**Directive**
The lines to be extracted run from the start of the listing through the line containing "return np.minimum(*canton_gaps(x, z))"; copy them exactly and nothing else.
╭─ Material
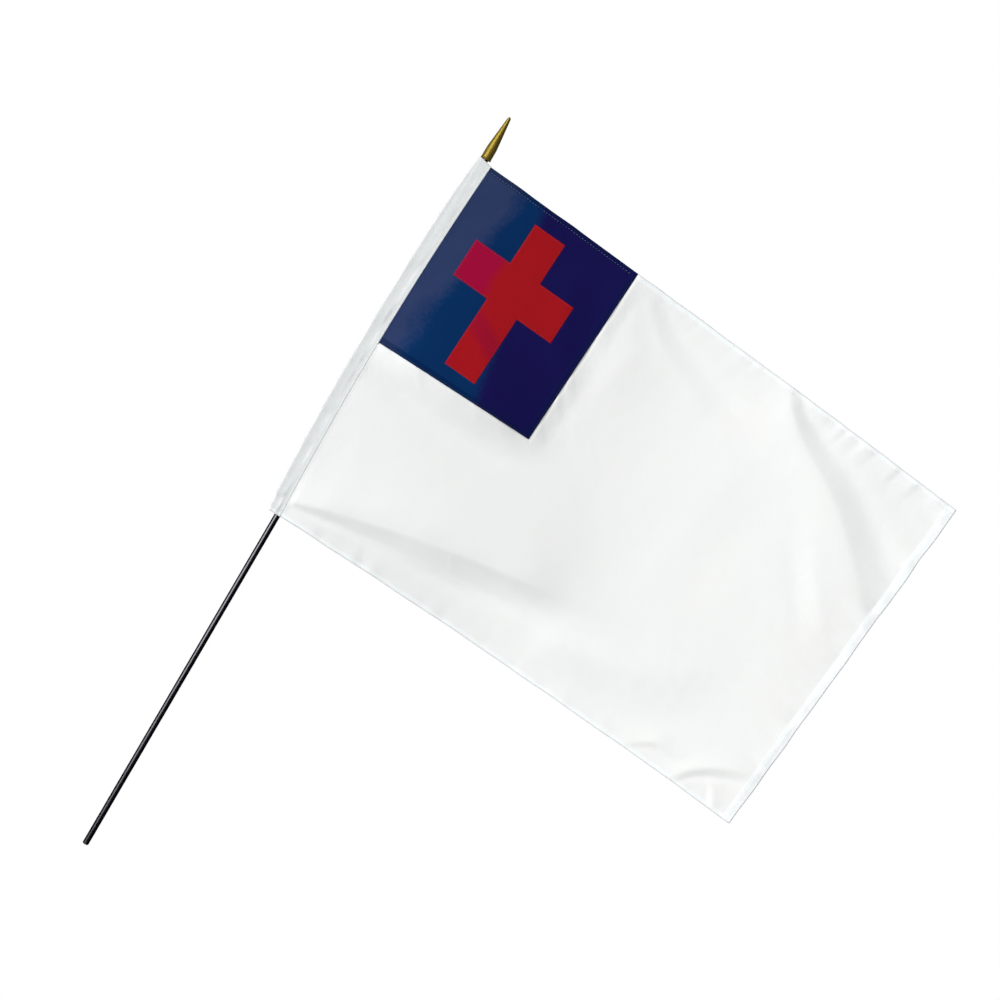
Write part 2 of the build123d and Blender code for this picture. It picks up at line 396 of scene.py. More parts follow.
def fold_paths():
    """Every fold's crest in metres, smoothed."""
    paths = []
    for points in folds.values():
        placed = [
            (*on_flag(out, down), rise * mm, max(left, 1) * mm, max(right, 1) * mm)
            for out, down, rise, left, right in points
        ]
        paths.append(smooth_path(placed))
    return paths


crest_paths = fold_paths()


def edge_gaps(x, z):
    """How far inside the flag's top, bottom and fly edges a place is."""
    return value(top_line, x) - z, z - value(bottom_line, x), value(fly_line, z) - x


def canton_gaps(x, z):
    """How far inside the canton's fly edge and its lower edge a place is."""
    return value(canton_fly, z) - x, z - value(canton_foot, x)


def in_canton(x, z):
    """How far inside the nearer of those two edges a place is, negative outside the canton."""
    return np.minimum(*canton_gaps(x, z))


def past_lap(x, z):
    """How far out from the edge of the sleeve's lap a place is."""
    return x - value(lap_line, z)


def clear_of_lap(x, z, start=0.0):
    """0 beneath the sleeve's lap, and 1 from a little way beside it."""
    return ease((past_lap(x, z) - start) / (2 * mm))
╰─
**Written response**
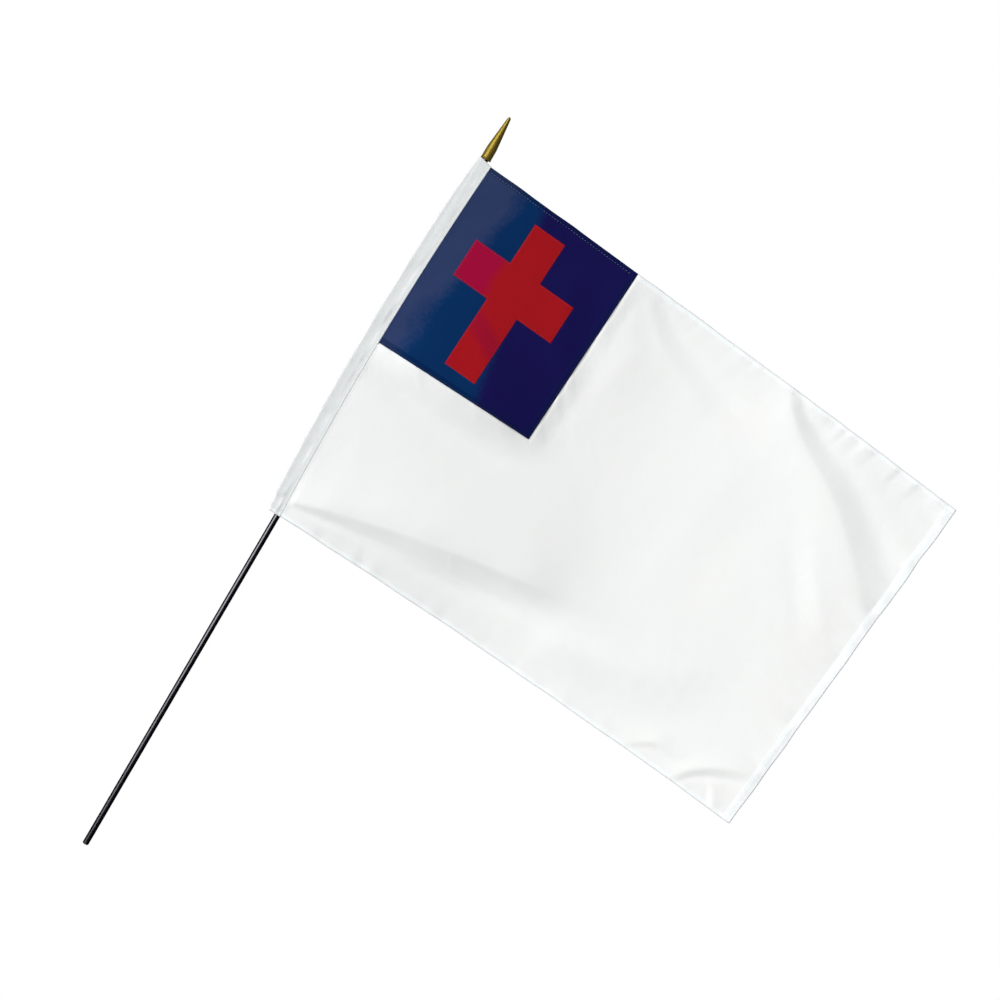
Write part 2 of the build123d and Blender code for this picture. It picks up at line 396 of scene.py. More parts follow.
def fold_paths():
    """Every fold's crest in metres, smoothed."""
    paths = []
    for points in folds.values():
        placed = [
            (*on_flag(out, down), rise * mm, max(left, 1) * mm, max(right, 1) * mm)
            for out, down, rise, left, right in points
        ]
        paths.append(smooth_path(placed))
    return paths


crest_paths = fold_paths()


def edge_gaps(x, z):
    """How far inside the flag's top, bottom and fly edges a place is."""
    return value(top_line, x) - z, z - value(bottom_line, x), value(fly_line, z) - x


def canton_gaps(x, z):
    """How far inside the canton's fly edge and its lower edge a place is."""
    return value(canton_fly, z) - x, z - value(canton_foot, x)


def in_canton(x, z):
    """How far inside the nearer of those two edges a place is, negative outside the canton."""
    return np.minimum(*canton_gaps(x, z))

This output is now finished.